I would argue that the biggest factor that undermined the recruitment to various language services was the modularisation that the UK universities introduced in the 1990s. I suppose the general trend was towards emulating the US system – mixing and matching the subjects that apparently would appeal to young people more and would entice them to enter higher education. Indeed the variety of subject combinations is amazing and when it comes to a degree with languages it is not the single honours pathway that young people sign up for but a language plus another subject. I do not wish to say this is a bad thing but too often young graduates who join our postgraduate programmes complain about the lack of advice in their earlier choices of subjects.

I know that more often than not school children of 15 or 16 do not know what they want to do later in their lives. But if they are keen on languages they should at least be told what careers are available to them when they graduate from university. They should be told that as linguists they can work for EU institutions, the UN and its agencies, or other international organisations. For this they should study two languages, not one. If they wish to work for government or public services, or commerce and finance then one foreign language might be enough. If they wish to work for government services or EU and international organisations it’s better to study contemporary subjects related to culture and institutions of the country whose language they study and try to avoid a course that places emphasis on literature.

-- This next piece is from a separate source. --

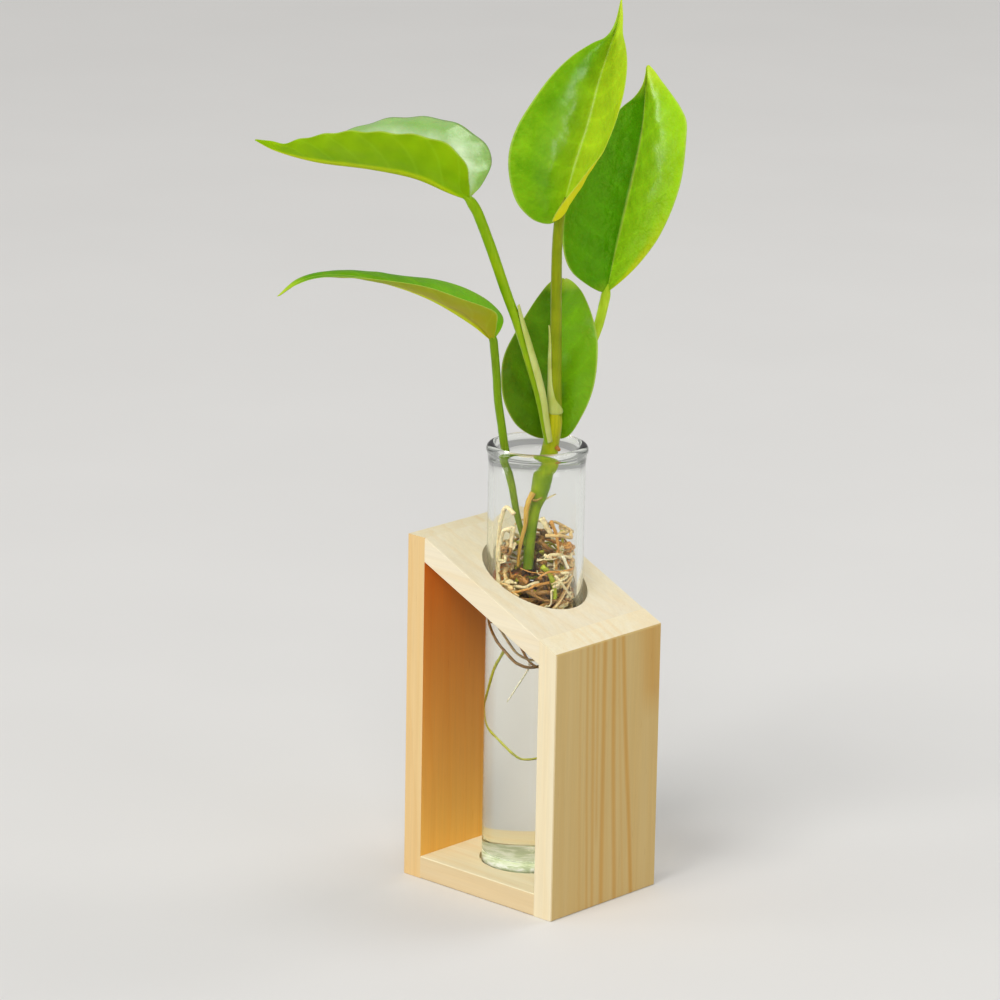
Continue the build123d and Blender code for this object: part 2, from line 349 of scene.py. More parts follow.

The crucial question remains: are those who give advice well informed on the varieties of jobs that are available for linguists?

*Palantype is a method of machine shorthand used to provide a verbatim (word for word) transcript of meetings. A Palantype operator records speech on a special Palantype keyboard which then appears instantly on a television monitor or, for large meetings or conferences, on a large screen. Words are recorded by the Palantype operator how they sound rather than how they are spelt. The computer changes these coded word sounds back into English and this is what appears on the screen for the deaf or hard-of-hearing person to read.